TASK REQUIREMENTS ::
Can you write out all of the material below, word for word?

INPUT RECORDS ::

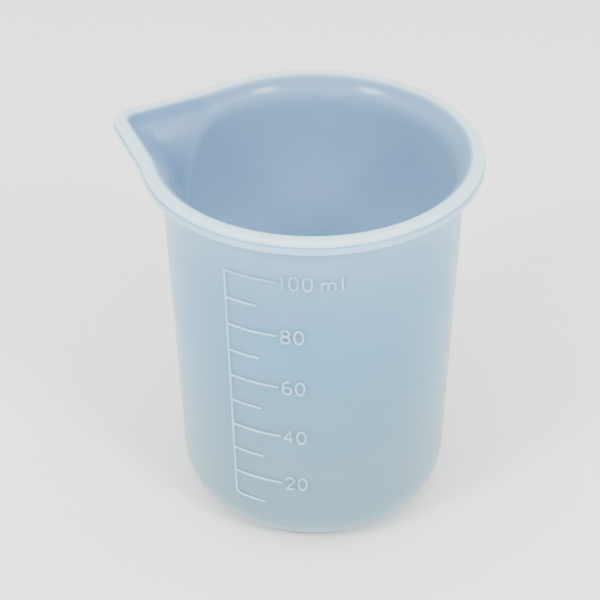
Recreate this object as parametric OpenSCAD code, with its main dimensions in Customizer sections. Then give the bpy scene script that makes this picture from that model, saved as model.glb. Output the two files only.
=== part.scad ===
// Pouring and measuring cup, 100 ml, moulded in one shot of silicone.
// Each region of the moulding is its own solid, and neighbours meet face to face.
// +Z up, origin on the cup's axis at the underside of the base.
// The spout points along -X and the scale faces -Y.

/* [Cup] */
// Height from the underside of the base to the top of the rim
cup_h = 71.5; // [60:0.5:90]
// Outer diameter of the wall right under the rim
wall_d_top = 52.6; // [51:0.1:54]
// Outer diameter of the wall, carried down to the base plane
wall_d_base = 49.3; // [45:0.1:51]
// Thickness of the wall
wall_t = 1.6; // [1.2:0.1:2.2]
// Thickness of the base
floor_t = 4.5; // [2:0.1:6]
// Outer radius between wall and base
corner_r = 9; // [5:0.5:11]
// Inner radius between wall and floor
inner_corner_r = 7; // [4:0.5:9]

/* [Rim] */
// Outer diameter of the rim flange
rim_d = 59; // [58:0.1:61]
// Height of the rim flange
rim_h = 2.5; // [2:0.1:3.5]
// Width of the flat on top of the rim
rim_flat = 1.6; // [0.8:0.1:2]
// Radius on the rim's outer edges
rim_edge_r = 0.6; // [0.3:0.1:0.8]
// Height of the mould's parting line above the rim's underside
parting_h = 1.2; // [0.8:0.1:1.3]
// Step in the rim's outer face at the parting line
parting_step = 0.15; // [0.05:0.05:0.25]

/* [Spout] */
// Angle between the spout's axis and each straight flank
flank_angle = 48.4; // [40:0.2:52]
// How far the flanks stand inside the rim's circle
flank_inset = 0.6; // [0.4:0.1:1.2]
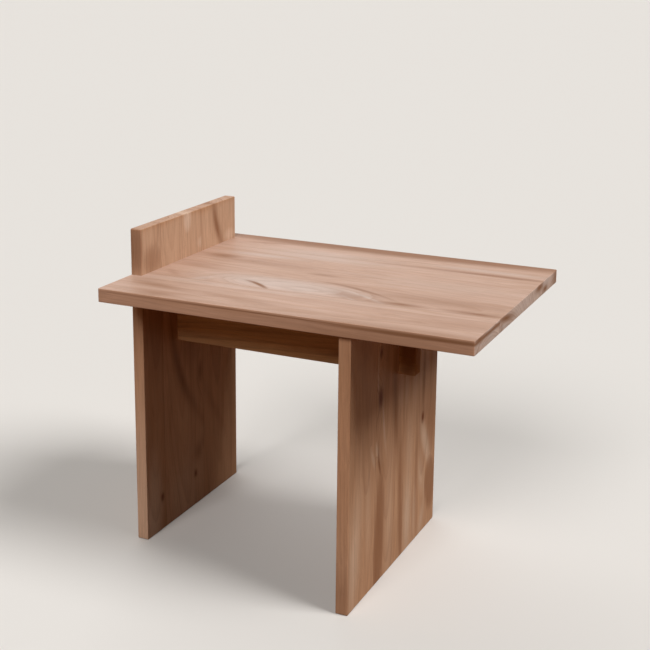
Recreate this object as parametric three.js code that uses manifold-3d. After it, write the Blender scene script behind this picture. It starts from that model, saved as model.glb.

TASK OUTPUT ::
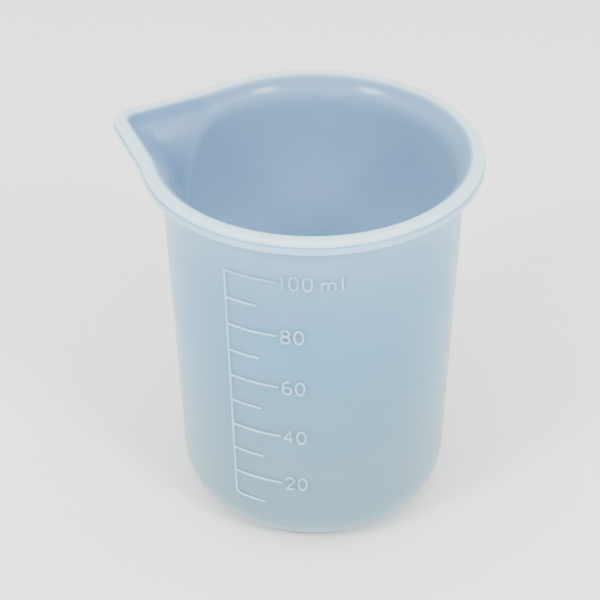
Recreate this object as parametric OpenSCAD code, with its main dimensions in Customizer sections. Then give the bpy scene script that makes this picture from that model, saved as model.glb. Output the two files only.
=== part.scad ===
// Pouring and measuring cup, 100 ml, moulded in one shot of silicone.
// Each region of the moulding is its own solid, and neighbours meet face to face.
// +Z up, origin on the cup's axis at the underside of the base.
// The spout points along -X and the scale faces -Y.

/* [Cup] */
// Height from the underside of the base to the top of the rim
cup_h = 71.5; // [60:0.5:90]
// Outer diameter of the wall right under the rim
wall_d_top = 52.6; // [51:0.1:54]
// Outer diameter of the wall, carried down to the base plane
wall_d_base = 49.3; // [45:0.1:51]
// Thickness of the wall
wall_t = 1.6; // [1.2:0.1:2.2]
// Thickness of the base
floor_t = 4.5; // [2:0.1:6]
// Outer radius between wall and base
corner_r = 9; // [5:0.5:11]
// Inner radius between wall and floor
inner_corner_r = 7; // [4:0.5:9]

/* [Rim] */
// Outer diameter of the rim flange
rim_d = 59; // [58:0.1:61]
// Height of the rim flange
rim_h = 2.5; // [2:0.1:3.5]
// Width of the flat on top of the rim
rim_flat = 1.6; // [0.8:0.1:2]
// Radius on the rim's outer edges
rim_edge_r = 0.6; // [0.3:0.1:0.8]
// Height of the mould's parting line above the rim's underside
parting_h = 1.2; // [0.8:0.1:1.3]
// Step in the rim's outer face at the parting line
parting_step = 0.15; // [0.05:0.05:0.25]

/* [Spout] */
// Angle between the spout's axis and each straight flank
flank_angle = 48.4; // [40:0.2:52]
// How far the flanks stand inside the rim's circle
flank_inset = 0.6; // [0.4:0.1:1.2]
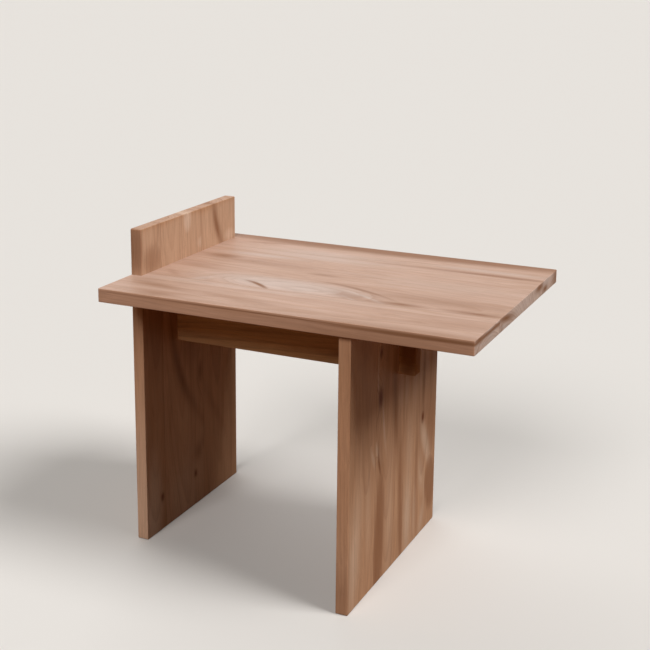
Recreate this object as parametric three.js code that uses manifold-3d. After it, write the Blender scene script behind this picture. It starts from that model, saved as model.glb.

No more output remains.